In this statement Hull provides a theoretical justification for the initial value $c$ of the option. Why is $c$ equal to a specific number and not some other number? Where does $c$ come from?

The option by itself as you say is risky because its value depends on the chance that the final stock price $S_T$ is above $K$. (The Idiot says: therefore we cannot put a definite value on $c$, it depends on the Utility Function (risk aversion) of the buyer and seller. But the Idiot is wrong).

As a first step Hull shows that this risk can be eliminated by performing a Dynamic Hedging strategy, of which he provides all the details. Under some strict assumptions this hedging is perfect and all risk is eliminated (we are of course working in the realm of pure theory and in the real world the assumptions may not be fulfilled, resulting in some hedging error).

As a second step Hull asks if this hedging is free or if it has a cost. The answer is it has a cost, which is due to "buying high and selling low while doing the adjustment". He calculates this cost mathematically and comes to a remarkable conclusion: the expected value of the cost is precisely equal to the Black Scholes value of the option $c$.

The implications are:

(1) We now understand where $c$ comes from.
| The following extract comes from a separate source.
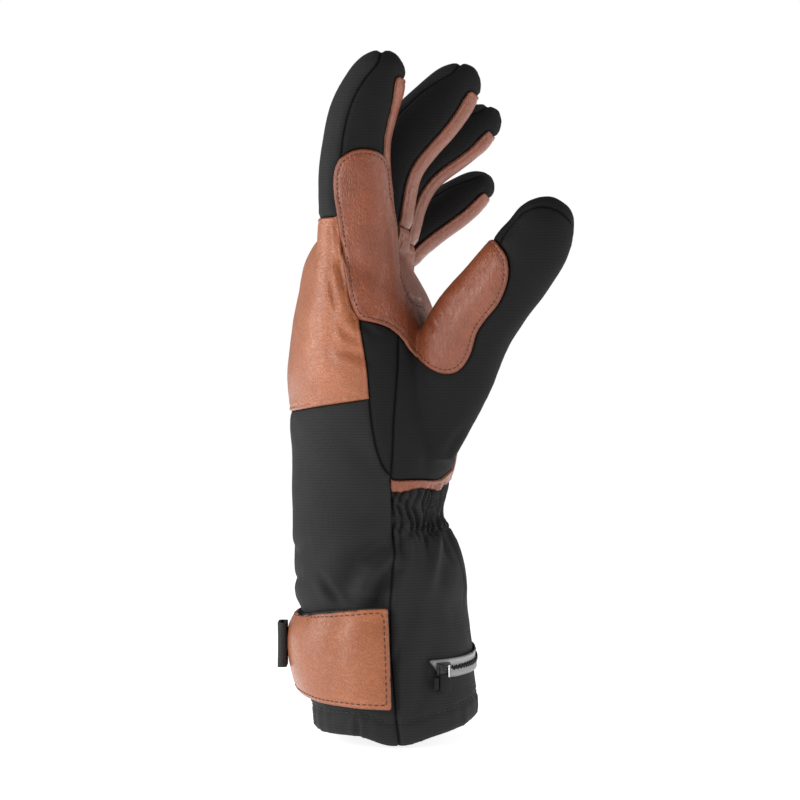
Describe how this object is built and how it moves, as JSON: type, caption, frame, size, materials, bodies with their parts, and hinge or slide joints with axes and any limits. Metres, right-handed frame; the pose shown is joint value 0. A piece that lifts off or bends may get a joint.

It is the expected cost for the financial institute to undertake the dynamic hedging of the option, no more no less (again this is theory: in real life the institute will charge a bit more to buyers, and give a bit less to sellers in order to make a profit, but we are neglecting these trading costs by assumption).

(2) We can justify $c$ in an intellectual sense, as being the "manufacturing cost" of bringing an option (which previously did not exist) into existence through the dynamic hedging process. This also provides a justification why financial intermediaries such as option hedgers exist. They take in the amount $c$ from the option buyer and are able to use spend this amount (on average) to produce the required payoff to the customer. The Black Scholes formula, which at first appears to be the obscure result of some strange new calculus invented by a Japanese mathematician is seen to have a interesting intuitive interpretation. (At least interesting to me! Practical people don't care about the intellectual justification, they just want to memorize the Black Scholes formula to pass the exam, if asked to explain it they will say "It is derived from Ito's Calculus").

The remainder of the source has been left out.